曼珠沙華
お彼岸なので曼珠沙華の花を載せようと思ひたつたものゝいまだ左膝關節炎に苦しむ
身、群落地が遠いので撮りに行けない……。祭日なのでお知り合ひに頼んで車を出して
いたゞき、撮影することを得ました。まさに眞盛り、まづまづのものをUP致します。
未熟咲きor變り咲き?
此の邊では見かけませんが、白花や黄花も今が開花期。當地に移る前、築地明石町の
露臺で撮つたものを載せておきます。
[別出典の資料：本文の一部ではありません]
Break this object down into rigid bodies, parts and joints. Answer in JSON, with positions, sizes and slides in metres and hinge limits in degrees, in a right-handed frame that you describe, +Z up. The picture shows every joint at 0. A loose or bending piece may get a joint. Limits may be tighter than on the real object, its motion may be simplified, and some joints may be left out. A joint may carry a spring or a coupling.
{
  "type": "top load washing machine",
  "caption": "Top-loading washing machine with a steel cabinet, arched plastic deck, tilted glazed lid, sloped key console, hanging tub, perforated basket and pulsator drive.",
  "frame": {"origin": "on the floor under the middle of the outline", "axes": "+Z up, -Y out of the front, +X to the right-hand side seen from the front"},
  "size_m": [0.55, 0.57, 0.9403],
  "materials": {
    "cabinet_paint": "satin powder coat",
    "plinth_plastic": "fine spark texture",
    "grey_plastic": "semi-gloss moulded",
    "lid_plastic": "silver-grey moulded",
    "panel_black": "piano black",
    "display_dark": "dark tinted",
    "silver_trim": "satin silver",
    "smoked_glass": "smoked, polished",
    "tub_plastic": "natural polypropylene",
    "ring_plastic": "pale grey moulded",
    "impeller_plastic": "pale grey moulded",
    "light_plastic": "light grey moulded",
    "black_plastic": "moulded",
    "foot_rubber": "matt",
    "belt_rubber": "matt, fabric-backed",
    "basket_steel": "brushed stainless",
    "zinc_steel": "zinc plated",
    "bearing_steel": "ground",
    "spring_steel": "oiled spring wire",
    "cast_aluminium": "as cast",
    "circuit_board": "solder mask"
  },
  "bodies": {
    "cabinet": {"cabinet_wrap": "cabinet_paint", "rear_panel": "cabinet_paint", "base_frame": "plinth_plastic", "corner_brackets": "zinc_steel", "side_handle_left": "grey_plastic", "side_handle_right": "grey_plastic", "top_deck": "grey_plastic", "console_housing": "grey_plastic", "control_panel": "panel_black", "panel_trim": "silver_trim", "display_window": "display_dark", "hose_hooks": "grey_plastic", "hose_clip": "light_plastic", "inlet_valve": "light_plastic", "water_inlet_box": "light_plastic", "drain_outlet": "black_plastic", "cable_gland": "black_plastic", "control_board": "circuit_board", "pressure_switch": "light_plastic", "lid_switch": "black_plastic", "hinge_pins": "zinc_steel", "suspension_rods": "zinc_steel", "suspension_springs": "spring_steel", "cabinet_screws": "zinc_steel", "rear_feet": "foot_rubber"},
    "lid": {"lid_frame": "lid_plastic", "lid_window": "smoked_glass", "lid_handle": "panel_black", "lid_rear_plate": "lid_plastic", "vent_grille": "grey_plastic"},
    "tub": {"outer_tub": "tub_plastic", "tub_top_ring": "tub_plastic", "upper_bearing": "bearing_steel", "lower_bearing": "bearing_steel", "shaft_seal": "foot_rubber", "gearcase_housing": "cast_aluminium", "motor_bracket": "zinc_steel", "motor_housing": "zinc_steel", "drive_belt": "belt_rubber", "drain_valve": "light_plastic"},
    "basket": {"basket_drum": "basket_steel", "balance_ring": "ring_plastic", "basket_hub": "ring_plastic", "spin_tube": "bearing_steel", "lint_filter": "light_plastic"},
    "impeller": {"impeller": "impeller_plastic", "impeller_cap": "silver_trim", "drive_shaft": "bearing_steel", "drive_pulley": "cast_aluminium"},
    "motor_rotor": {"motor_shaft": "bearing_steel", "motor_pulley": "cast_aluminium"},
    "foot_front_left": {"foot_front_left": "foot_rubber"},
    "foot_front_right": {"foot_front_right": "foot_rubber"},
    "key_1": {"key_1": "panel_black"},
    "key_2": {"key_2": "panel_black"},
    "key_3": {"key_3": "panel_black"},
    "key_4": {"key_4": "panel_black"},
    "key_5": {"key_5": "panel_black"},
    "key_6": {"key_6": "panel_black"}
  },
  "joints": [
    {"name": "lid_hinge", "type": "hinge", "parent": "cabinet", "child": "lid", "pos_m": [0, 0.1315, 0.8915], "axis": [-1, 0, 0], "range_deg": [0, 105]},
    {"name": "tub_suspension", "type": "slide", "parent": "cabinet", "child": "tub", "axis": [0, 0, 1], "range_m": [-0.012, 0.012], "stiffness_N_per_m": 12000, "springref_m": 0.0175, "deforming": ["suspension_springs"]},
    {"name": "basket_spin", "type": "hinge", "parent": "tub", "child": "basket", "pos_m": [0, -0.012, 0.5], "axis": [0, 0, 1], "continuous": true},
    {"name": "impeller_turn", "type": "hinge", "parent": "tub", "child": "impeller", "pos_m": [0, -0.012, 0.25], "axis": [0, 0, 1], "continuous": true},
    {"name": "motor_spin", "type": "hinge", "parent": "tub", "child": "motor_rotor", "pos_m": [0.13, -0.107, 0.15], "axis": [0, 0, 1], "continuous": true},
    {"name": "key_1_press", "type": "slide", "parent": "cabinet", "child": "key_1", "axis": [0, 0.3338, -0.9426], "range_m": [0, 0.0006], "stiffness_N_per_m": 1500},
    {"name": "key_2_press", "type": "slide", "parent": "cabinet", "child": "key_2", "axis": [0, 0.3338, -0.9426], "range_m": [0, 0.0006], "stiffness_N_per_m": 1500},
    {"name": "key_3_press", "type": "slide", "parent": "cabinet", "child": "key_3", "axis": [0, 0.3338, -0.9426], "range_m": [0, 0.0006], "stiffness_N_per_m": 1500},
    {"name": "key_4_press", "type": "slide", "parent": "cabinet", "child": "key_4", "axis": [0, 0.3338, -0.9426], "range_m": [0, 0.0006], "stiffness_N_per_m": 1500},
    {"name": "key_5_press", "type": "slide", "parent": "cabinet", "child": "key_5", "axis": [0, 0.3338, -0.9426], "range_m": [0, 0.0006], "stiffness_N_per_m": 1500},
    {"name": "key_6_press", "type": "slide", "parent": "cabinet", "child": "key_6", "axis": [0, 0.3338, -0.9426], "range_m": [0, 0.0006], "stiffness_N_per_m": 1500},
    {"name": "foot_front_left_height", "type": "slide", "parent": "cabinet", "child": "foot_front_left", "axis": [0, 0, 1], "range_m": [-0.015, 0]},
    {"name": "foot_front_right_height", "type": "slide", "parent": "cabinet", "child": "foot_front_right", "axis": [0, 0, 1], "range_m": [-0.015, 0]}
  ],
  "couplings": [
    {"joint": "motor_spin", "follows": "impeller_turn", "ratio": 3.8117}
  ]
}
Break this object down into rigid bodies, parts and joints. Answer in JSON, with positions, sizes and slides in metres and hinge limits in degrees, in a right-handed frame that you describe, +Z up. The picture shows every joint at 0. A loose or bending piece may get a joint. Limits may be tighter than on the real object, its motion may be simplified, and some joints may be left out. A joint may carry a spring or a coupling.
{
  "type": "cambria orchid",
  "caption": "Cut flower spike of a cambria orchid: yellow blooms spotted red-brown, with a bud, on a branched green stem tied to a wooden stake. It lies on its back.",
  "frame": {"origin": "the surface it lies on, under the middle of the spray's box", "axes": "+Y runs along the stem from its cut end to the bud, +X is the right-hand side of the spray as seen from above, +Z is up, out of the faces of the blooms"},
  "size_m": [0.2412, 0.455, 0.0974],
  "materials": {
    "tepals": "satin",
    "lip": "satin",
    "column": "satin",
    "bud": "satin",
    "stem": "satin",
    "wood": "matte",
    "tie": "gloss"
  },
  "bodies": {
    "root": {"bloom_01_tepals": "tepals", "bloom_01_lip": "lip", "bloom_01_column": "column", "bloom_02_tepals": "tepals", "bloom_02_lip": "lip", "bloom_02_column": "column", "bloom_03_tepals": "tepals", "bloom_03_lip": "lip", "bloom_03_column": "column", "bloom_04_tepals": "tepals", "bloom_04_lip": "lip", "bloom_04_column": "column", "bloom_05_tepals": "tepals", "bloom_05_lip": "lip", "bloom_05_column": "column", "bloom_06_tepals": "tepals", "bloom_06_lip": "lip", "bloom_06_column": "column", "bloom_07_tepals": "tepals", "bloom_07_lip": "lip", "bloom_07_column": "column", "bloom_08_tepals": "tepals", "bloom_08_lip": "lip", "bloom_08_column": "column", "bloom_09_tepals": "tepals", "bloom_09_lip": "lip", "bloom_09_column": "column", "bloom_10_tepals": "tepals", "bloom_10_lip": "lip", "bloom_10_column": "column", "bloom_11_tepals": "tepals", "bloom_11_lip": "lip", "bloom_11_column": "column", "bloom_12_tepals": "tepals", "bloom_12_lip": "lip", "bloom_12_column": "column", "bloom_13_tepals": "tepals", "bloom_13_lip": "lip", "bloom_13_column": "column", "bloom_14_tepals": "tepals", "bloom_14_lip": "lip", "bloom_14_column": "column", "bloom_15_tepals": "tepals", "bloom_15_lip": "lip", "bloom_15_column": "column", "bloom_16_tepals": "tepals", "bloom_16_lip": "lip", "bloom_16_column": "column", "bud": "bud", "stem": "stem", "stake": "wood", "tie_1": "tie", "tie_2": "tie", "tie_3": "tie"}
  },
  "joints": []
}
白花は紅咲きの白子(アルビノ)ださうです。
鍾馗蘭は九州發の呼稱、これも突然變異の交雜種の由。此の仲間はリコリスと總稱
されてゐますが、亞細亞のリコリスの殆どが中國原産で、日本固有のリコリスは狐剃刀
(キツネノカミソリ)と大狐剃刀(オホキツネノカミソリ)のみ、これらと夏水仙は
魁けて7〜8月に開花します。
白花曼珠沙華(アルビフローラ)2011年
鍾馗蘭:黄花曼珠沙華(オーレア)2010年
曼珠沙華を吟んだ俳句は澤山あります。
野見山朱鳥の「曼珠沙華散るや赤きに耐へかねて」といふ一句は人氣があるやうですが、
此の句は俳句の要諦たる寫生を全く無視してゐる……と豫々私は思つてまゐりました。
曼珠沙華の生態を知らない……と申した方がいゝかも知れません。
抑も曼珠沙華の花は散りません、縋れるのであります。萎れて枯れ果てるまで莖頂に
未練たらしく縋り着いてゐるのであります。「赤きに耐へかねて」などといふ擬人化は
笑止千萬。山口誓子は「すがれたる曼珠沙華など見て行きしか」と正しく吟んでゐます。
つきぬけて天上の紺曼珠沙華 山口誓子
日輪の寂(せき)と渡りぬ曼珠沙華 川端茅舎
女三人無言の昏(くら)み曼珠沙華 野澤節子
曼珠沙華うしろ向いても曼珠沙華 三橋鷹女
斯かる句が秀句として憶ひ起こされますが、私が愛誦措く能はざる曼珠沙華吟は次の
一句であります。曼珠沙華といふ花の妖しさを見事に吟み籠めてゐると思ふのですが。
われにつきゐしサタン離れぬ曼珠沙華 杉田久女
私なら「憑きゐし」と表記してしまひさうですが、これは假名書きが佳いかも。